A few hours after the concert, a 26-year-old Australian nurse fell 20 ft from railings after drinking heavily and taking MDMA. She sustained serious head injuries and died in hospital. Several sources reported that a man had a fatal heart attack on the beach, though a report in The Observer a week later said this was misreported and he had died at home. 160 people received minor injuries, and a further 11 were taken to hospital. Six were arrested for assault, drugs and public order offences. Cook said: "At one point I thought my nightmare scenario, that I might be responsible for someone being hurt or killed, was coming true. I was really rattled."

In 2023, The Guardian wrote: "The catastrophe the authorities had feared … never materialised ... The crushes, violence and drownings that could so easily have claimed scores of lives didn't happen." This was credited to the "loved-up dance crowd", with one security member saying an Oasis concert would not have produced the same outcome. Harris said the event organisation had been "unbelievably professional" and that the crowd was responsive to safety announcements made from the stage: "Everyone behaved and looked after each other. Yes, some people were inconvenienced but a quarter of a million people had a great time and you just have to focus on that."

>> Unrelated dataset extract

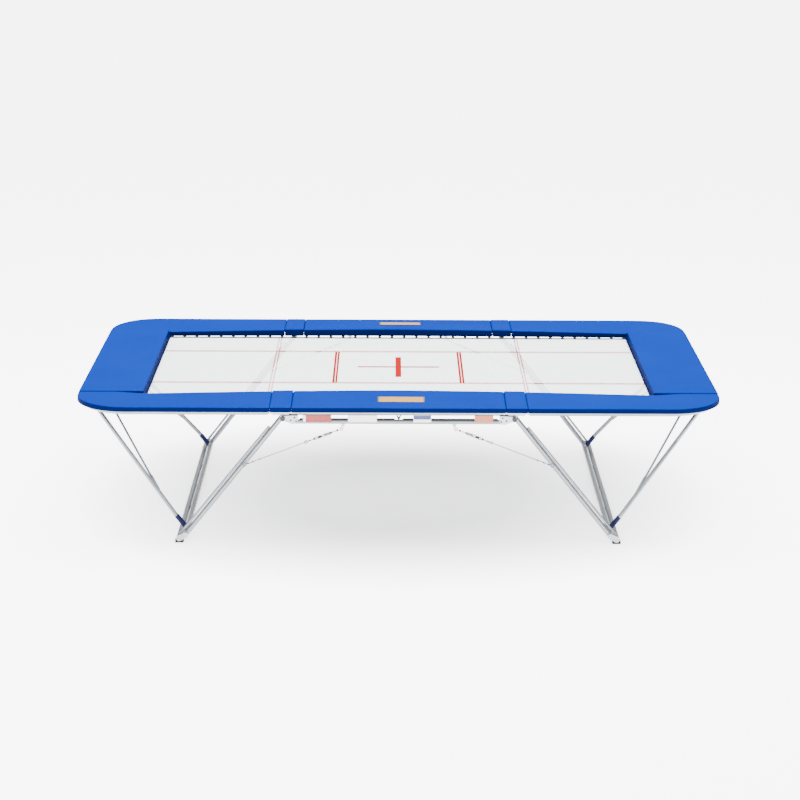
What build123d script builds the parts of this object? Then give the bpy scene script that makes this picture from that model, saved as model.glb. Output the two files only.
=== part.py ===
"""Folding competition trampoline: three-section frame, leg frames, end braces, bed, springs and pads.

Row frame: origin on the floor under the middle of the frame, +X along the length, +Y across, +Z up.
"left" is -X, "right" is +X, "near" is -Y and "far" is +Y.  All sizes are in millimetres.
"""
from math import cos, floor, hypot, radians, sin, sqrt, tan
import os

from build123d import *

# Overall frame
FRAME_LENGTH = 5200.0
FRAME_WIDTH = 3050.0
FRAME_HEIGHT = 1185.0
CORNER_RADIUS = 380.0
SPRING_GAP_END = 388.0
SPRING_GAP_SIDE = 383.0

# Rails
RAIL_WIDTH = 72.0
RAIL_DEPTH = 46.0
RAIL_WALL = 3.0
LOWER_RAIL_DIAMETER = 36.0
LOWER_RAIL_WALL = 2.5
LOWER_RAIL_GAP = 38.0
LOWER_RAIL_OUTSET = 8.0
LOWER_RAIL_HALF = 873.0

# Double-pin hinge between the centre and each end
HINGE_PIN_INNER = 880.0
HINGE_PIN_OUTER = 1026.0
HINGE_PIN_DIAMETER = 14.0
EYE_RADIUS = 13.0
EAR_THICKNESS = 16.0
EAR_SETBACK = 28.0
EAR_DROP = 20.0
END_PLATE = 6.0
LINK_CHEEK = 8.0
LINK_DROP = 24.0
LINK_POCKET_CLEAR = 3.0
PIN_HEAD = 4.0

# Bed and springs
BED_THICKNESS = 6.0
BED_BELOW_TOP = 34.0
BED_SPLIT_GAP = 3.0
SIDE_SPRING_PITCH = 112.0
END_SPRING_PITCH = 102.0
BED_EDGE_MARGIN = 50.0
SPRING_DIAMETER = 16.0
SPRING_TIP_DIAMETER = 6.0
SPRING_TAPER = 34.0

# Pads
PAD_THICKNESS = 26.0
END_PAD_EXTRA = 6.0
PAD_OVERHANG_SIDE = 20.0
PAD_OVERHANG_END = 35.0
PAD_CORNER_RADIUS = 420.0
PAD_FLAP = 16.0
PAD_FLAP_WALL = 14.0
PAD_SKIRT = 29.0
PAD_SKIRT_WALL = 10.0
PAD_SEAM = 0.6
HINGE_PAD_INNER = 865.5
HINGE_PAD_OUTER = 1040.5
END_PAD_OVERLAP = 40.0
PAD_BED_CLEAR = 1.5
BADGE_LENGTH = 385.0
BADGE_WIDTH = 140.0
BADGE_THICKNESS = 1.5
BADGE_X = 20.0
BADGE_INSET = 150.0

# Leg frames
LEG_PIVOT_X = 934.0
LEG_PIVOT_DROP = 70.0
LEG_PIVOT_INSET = 64.0
LEG_DIAMETER = 42.0
LEG_WALL = 2.5
LEG_BOSS_DIAMETER = 44.0
LEG_BOSS_LENGTH = LEG_DIAMETER + 4.0
LEG_FOOT_INSET = 154.0
STAY_DIAMETER = 20.0
STAY_WALL = 2.0
STAY_START = 150.0
STAY_FOOT_OFFSET = 16.0
FLOOR_TUBE_DIAMETER = 50.0
FLOOR_TUBE_WALL = 3.0
FLOOR_TUBE_X = 1805.0
FLOOR_TUBE_LIFT = 15.0
FLOOR_TUBE_INSET = 127.0
CROSS_TUBE_DIAMETER = 44.0
CROSS_TUBE_WALL = 3.0
CROSS_TUBE_IN = 53.0
CROSS_TUBE_UP = 28.0
WEB_LENGTH = 70.0
WEB_HEIGHT = 16.0
LEG_END_PLATE = 8.0
FOOT_LENGTH = 70.0
FOOT_WIDTH = 58.0
FOOT_HEIGHT = 22.0

# Leg pivot
PIVOT_BOLT_DIAMETER = 16.0
PIVOT_PLATE = 8.0
PIVOT_PLATE_RADIUS = 20.0
PIVOT_BLOCK_LENGTH = 60.0
BOLT_HEAD_DIAMETER = 28.0
BOLT_HEAD = 6.0
SPACER_DIAMETER = 28.0
KNOB_DIAMETER = 40.0
KNOB_LENGTH = 15.0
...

Channel 4 paid for litter pickers to start work as soon as Cook left the stage. The cleanup operation lasted several days and cost £300,000; Cook donated £75,000. More than 160 tonnes of rubbish were collected and walls were sandblasted to clean them of urine. According to The Guardian, Brighton "stank of urine for two weeks".

On the advice of his neighbour, Paul McCartney, Cook left the country for several days, fearing a backlash. However, he was supported by Brighton residents. The local newspaper, The Argus, printed a supplement to publish the letters of support, and BBC Southern Counties Radio received many positive calls. Cook said people in Brighton often asked him when he would hold another beach party. In 2016, he said: "I will always return to the mixture of elation and pure fear when we realised what we had created on that beach. The police were warning me exactly what might happen. And we were working all day to try and prevent that, whilst still entertaining and trying to put on a show. It was very edgy at times."

== Legacy ==
Big Beach Boutique II became a case study for event management, and no similar free concert has been permitted in Britain. The council considered banning future beach events, but allowed them after safety guidelines were approved. A live album and DVD, Big Beach Boutique II, was released in 2003. It was a bestseller in Brazil, and Cook performed to 360,000 people on the Flamengo Beach in Rio during Carnival in 2004. Cook said safety was paramount after the Brighton event.

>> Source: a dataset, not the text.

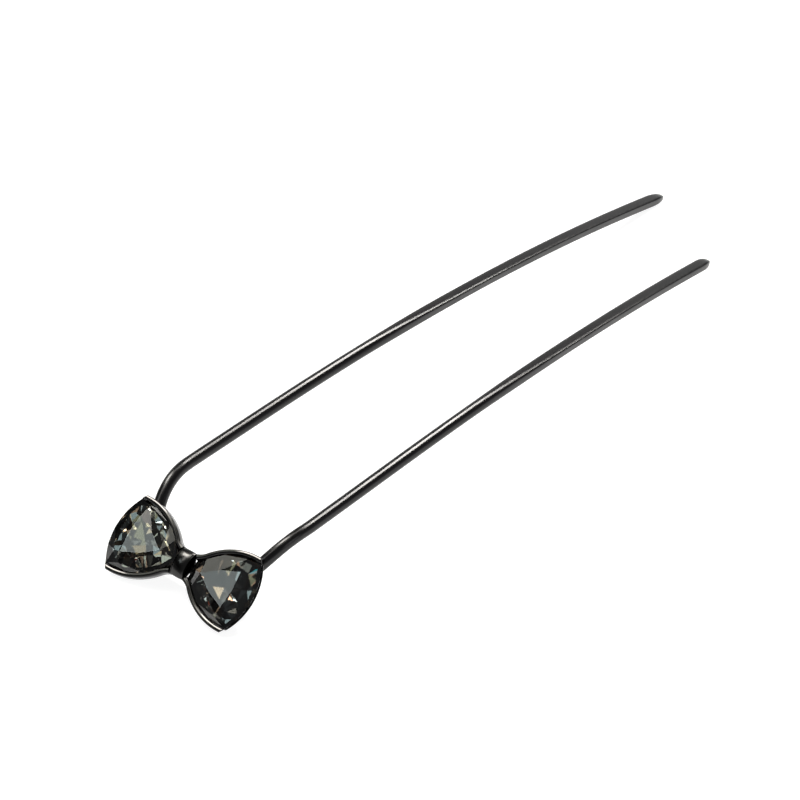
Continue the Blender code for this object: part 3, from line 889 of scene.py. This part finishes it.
wire = {
    "radius": 0.955, "crossbarHalf": 1.86, "crossbarReach": 0.20, "cornerRadius": 8.84, "splay": 18.0,
    "shoulderStart": 5.25, "shoulderRadius": 11.20, "widestReach": 15.0, "widestHalf": 11.56,
    "tipHalf": 8.37, "straightShare": 0.567, "reach": 116.87, "rightShort": 9.87, "tilt": bowTilt,
    "droopStart": 29.5, "droop": 11.2, "droopPower": 1.35, "cupDepth": cup["depth"], "gap": 0.17,
    "coinStart": 50.0, "coinEnd": 76.0, "coinHalfWidth": 0.97, "coinHalfThick": 0.62, "square": 4.6,
    "leftTip": 3.0, "rightTip": 2.2, "sides": 48, "prongSteps": 150, "crossbarSteps": 4, "cornerSteps": 30,
    "shoulderSteps": 24, "sideViewSteps": 1200, "smoothAngle": 60, "rubbed": (1.6 / 3, 2.6 / 3),
}
tipShares = (1.0, 0.86, 0.72, 0.58, 0.45, 0.34, 0.24, 0.16, 0.10, 0.05, 0.02, 0.006)


# How steeply the wire climbs, at a distance along it from the crossbar
def pitchAt(reach):
    tilt = math.radians(wire["tilt"])
    shoulderEnd = wire["shoulderStart"] + wire["shoulderRadius"] * tilt
    if reach < wire["shoulderStart"]:
        return tilt
    if reach < shoulderEnd:
        return tilt * (shoulderEnd - reach) / (shoulderEnd - wire["shoulderStart"])
    if reach < wire["droopStart"]:
        return 0
    share = (reach - wire["droopStart"]) / (wire["reach"] - wire["droopStart"])
    return -math.radians(wire["droop"]) * share ** wire["droopPower"]


# Running place of the wire seen from its side: (y, z) every tenth of a millimetre or so
def sideView():
    steps = wire["sideViewSteps"]
    step = wire["reach"] / steps
    level = wire["cupDepth"] + wire["gap"] + wire["radius"]
    tilt = math.radians(wire["tilt"])
    y, z = level * math.sin(tilt), -level * math.cos(tilt)
    rows = [(y, z)]
    for i in range(steps):
        pitch = pitchAt((i + 0.5) * step)
        y += math.cos(pitch) * step
        z += math.sin(pitch) * step
        rows.append((y, z))
    return rows


# Half the gap between the prongs' middles: a smooth bulge after the corners, then a slow narrowing
def halfGap(reach):
    splay = math.radians(wire["splay"])
    cornerReach = wire["crossbarReach"] + wire["cornerRadius"] * (1 - math.sin(splay))
    cornerX = wire["crossbarHalf"] + wire["cornerRadius"] * math.cos(splay)
    narrowing = wire["widestHalf"] - wire["tipHalf"]
    span = wire["reach"] - wire["widestReach"]
    if reach < wire["widestReach"]:
        length = wire["widestReach"] - cornerReach
        t = (reach - cornerReach) / length
        rise = 2 * t ** 3 - 3 * t ** 2
        startSlope = math.tan(splay) * length
        endSlope = -narrowing / span * wire["straightShare"] * length
        return (cornerX * (1 + rise) - wire["widestHalf"] * rise
                + startSlope * (t ** 3 - 2 * t ** 2 + t) + endSlope * (t ** 3 - t ** 2))
    t = (reach - wire["widestReach"]) / span
    return wire["widestHalf"] - narrowing * (wire["straightShare"] * t + (1 - wire["straightShare"]) * t * t)


# Places along one prong, from the crossbar to the tip: (half gap, reach, share of full thickness)
def prongPlaces(reachEnd, tipLength):
    steps = wire["crossbarSteps"]
    places = [(wire["crossbarHalf"] * i / steps, wire["crossbarReach"], 1.0) for i in range(1, steps)]
    splay = math.radians(wire["splay"])
    for i in range(wire["cornerSteps"] + 1):
        turn = (math.pi / 2 - splay) * i / wire["cornerSteps"]
        reach = wire["crossbarReach"] + wire["cornerRadius"] * (1 - math.cos(turn))
        places.append((wire["crossbarHalf"] + wire["cornerRadius"] * math.sin(turn), reach, 1.0))
    start = places[-1][1]
    for i in range(1, wire["shoulderSteps"] + 1):
        reach = start + (wire["widestReach"] - start) * i / wire["shoulderSteps"]
        places.append((halfGap(reach), reach, 1.0))
    last = reachEnd - tipLength
    for i in range(1, wire["prongSteps"]):
        reach = wire["widestReach"] + (last - wire["widestReach"]) * i / wire["prongSteps"]
        places.append((halfGap(reach), reach, 1.0))
    for share in tipShares:
        reach = reachEnd - tipLength * share
        places.append((halfGap(reach), reach, math.sqrt(1 - (1 - share) ** 2)))
    return places


# How far the wire is pressed flat, from 0 to 1
def coinAt(reach):
    return smoothStep((reach - wire["coinStart"]) / (wire["coinEnd"] - wire["coinStart"]))


# One section of the wire, square to its run
def wireRing(place, tangent, profile):
    x, reach, size = place
    spot = reach / wire["reach"] * (len(profile) - 1)
    index = min(int(spot), len(profile) - 2)
    low, high = profile[index], profile[index + 1]
    share = spot - index
    centre = Vector((x, low[0] + (high[0] - low[0]) * share, low[1] + (high[1] - low[1]) * share))
    pitch = pitchAt(reach)
    normal = Vector((0, -math.sin(pitch), math.cos(pitch)))
    heading = Vector((tangent[0], tangent[1] * math.cos(pitch), tangent[1] * math.sin(pitch)))
    across = heading.cross(normal).normalized()
    coin = coinAt(reach)
    halfWidth = wire["radius"] + (wire["coinHalfWidth"] - wire["radius"]) * coin
    halfThick = wire["radius"] + (wire["coinHalfThick"] - wire["radius"]) * coin
    power = 2 / (2 + (wire["square"] - 2) * coin)
    ring = []
    for i in range(wire["sides"]):
        angle = 2 * math.pi * (i + 0.5) / wire["sides"]
        c, s = math.cos(angle), math.sin(angle)
        a = math.copysign(abs(c) ** power, c) * halfWidth * size
        b = math.copysign(abs(s) ** power, s) * halfThick * size
        ring.append((centre + across * a + normal * b) * mm)
    return ring


def makeFork():
    left = prongPlaces(wire["reach"], wire["leftTip"])
    right = prongPlaces(wire["reach"] - wire["rightShort"], wire["rightTip"])
    places = [(-x, reach, size) for x, reach, size in reversed(left)]
    places += [(0, wire["crossbarReach"], 1.0)] + right
    profile = sideView()
    rings = []
    for i, place in enumerate(places):
        before, after = places[max(i - 1, 0)], places[min(i + 1, len(places) - 1)]
        rings.append(wireRing(place, (after[0] - before[0], after[1] - before[1]), profile))
    piece = growPiece("bentWire", rings)
    spine = [sum(ring, Vector((0, 0, 0))) / len(ring) for ring in rings]
    seat = KDTree(len(spine))
    for i, spot in enumerate(spine):
        seat.insert(spot, i)
    seat.balance()

    def rubbedAt(co):
        spot, i, far = seat.find(co)
        outward = abs((co - spot).normalized().x)
        start, end = wire["rubbed"]
        outside = smoothStep((outward - start) / (end - start))
        return coinAt(places[i][1]) * outside

    markVerts(piece, "rubbed", rubbedAt)
    wirePlating = makePlating("blackNickelWire", plating["wire"], "rubbed")
    finishPiece(piece, "wire_fork", [wirePlating], wire["smoothAngle"], prongPlace)


makeFork()
print("wire is bent")


# Solder behind the cups, and the glue under the stones

solderLook = {"weld": 0.002, "voxel": 0.11, "smoothing": 6, "strength": 0.5, "smoothAngle": 60}
glueLook = {"colour": (0.30, 0.28, 0.25), "grain": 700, "rough": (0.25, 0.55)}


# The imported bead, remeshed and smoothed until it looks like metal that has flowed
def makeSolder(word):
    node = word + "_solder"
    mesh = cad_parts[node].data.copy()
    piece = bpy.data.objects.new(word + "SolderBead", mesh)
    bpy.context.scene.collection.objects.link(piece)
    mesh.materials.clear()
    selectOnly(piece)
    bpy.ops.object.mode_set(mode="EDIT")
    bpy.ops.mesh.select_all(action="SELECT")
    bpy.ops.mesh.remove_doubles(threshold=solderLook["weld"] * mm)
    bpy.ops.object.mode_set(mode="OBJECT")
    remesh = piece.modifiers.new("remesh", "REMESH")
    remesh.mode = "VOXEL"
    remesh.voxel_size = solderLook["voxel"] * mm
    bpy.ops.object.modifier_apply(modifier="remesh")
    soften = piece.modifiers.new("soften", "SMOOTH")
    soften.factor = solderLook["strength"]
    soften.iterations = solderLook["smoothing"]
    bpy.ops.object.modifier_apply(modifier="soften")
    finishPiece(piece, node, [solderPlating], solderLook["smoothAngle"])


def makeGlue():
    material, tree, shader = newMaterial("curedGlue")
    grain = tree.nodes.new("ShaderNodeTexNoise")
    grain.inputs["Scale"].default_value = glueLook["grain"]
    rough = addRange(tree, grain.outputs["Fac"], (0, 1), glueLook["rough"])
    tree.links.new(rough, shader.inputs["Roughness"])
    shader.inputs["Base Color"].default_value = (*glueLook["colour"], 1)
    return material


solderPlating = makePlating("blackNickelSolder", plating["solder"])
curedGlue = makeGlue()
for word in ("left", "right"):
    makeSolder(word)
    dressNode(word + "_glue_bed", curedGlue)
print("solder and glue are dressed")

bpy.context.view_layer.update()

On New Year's Day, 2007, Cook held another performance on Brighton beach, Big Beach Boutique 3. Tickets were only available to residents of Brighton and Hove, capped at 20,000. It was attended by stewards checking tickets, coastguard patrol and 130 police officers paid for by the organisers. Cook said: "We worked out the best way we could do it was to hold it on the worst day of the year to be standing on a beach, in that it's cold and you're going to have a hangover." Big Beach Boutique 4 took place on September 27, 2008, with the same ticket procedures. In July 2022, the 20th anniversary of Big Beach Boutique II, Cook headlined the On the Beach festival in Brighton.

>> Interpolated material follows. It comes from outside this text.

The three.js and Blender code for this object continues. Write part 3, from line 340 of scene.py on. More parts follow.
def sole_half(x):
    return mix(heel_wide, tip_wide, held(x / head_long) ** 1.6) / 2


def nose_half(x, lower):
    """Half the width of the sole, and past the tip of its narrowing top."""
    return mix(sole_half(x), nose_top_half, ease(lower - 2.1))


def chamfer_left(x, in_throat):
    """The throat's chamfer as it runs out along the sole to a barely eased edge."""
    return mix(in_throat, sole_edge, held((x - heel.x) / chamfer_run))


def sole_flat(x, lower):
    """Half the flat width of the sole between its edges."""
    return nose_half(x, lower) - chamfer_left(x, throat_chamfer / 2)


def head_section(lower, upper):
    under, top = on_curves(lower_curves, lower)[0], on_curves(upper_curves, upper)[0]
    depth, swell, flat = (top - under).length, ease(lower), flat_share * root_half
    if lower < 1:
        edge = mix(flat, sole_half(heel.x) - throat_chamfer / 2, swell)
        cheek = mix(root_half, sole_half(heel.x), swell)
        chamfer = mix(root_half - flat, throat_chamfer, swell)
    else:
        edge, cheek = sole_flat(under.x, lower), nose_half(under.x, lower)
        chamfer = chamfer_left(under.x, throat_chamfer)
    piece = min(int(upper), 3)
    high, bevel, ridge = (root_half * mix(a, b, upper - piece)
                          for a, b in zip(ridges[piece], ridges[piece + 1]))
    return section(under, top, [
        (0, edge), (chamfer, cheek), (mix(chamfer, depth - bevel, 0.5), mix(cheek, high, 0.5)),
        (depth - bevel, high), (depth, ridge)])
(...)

In September 2022, Fatboy Slim released Right Here, Right Then, a box set of the performance including the original set, a DVD, and a book. On 4 February 2023, Sky Documentaries released a documentary about the event. Cook said: "I feel I can look back at the footage, remember the tunes, that sunset, my home seafront looking like a carnival in Brazil, so many beautiful people having the time of their lives. I have never seen such joyous madness, such good-natured abandon."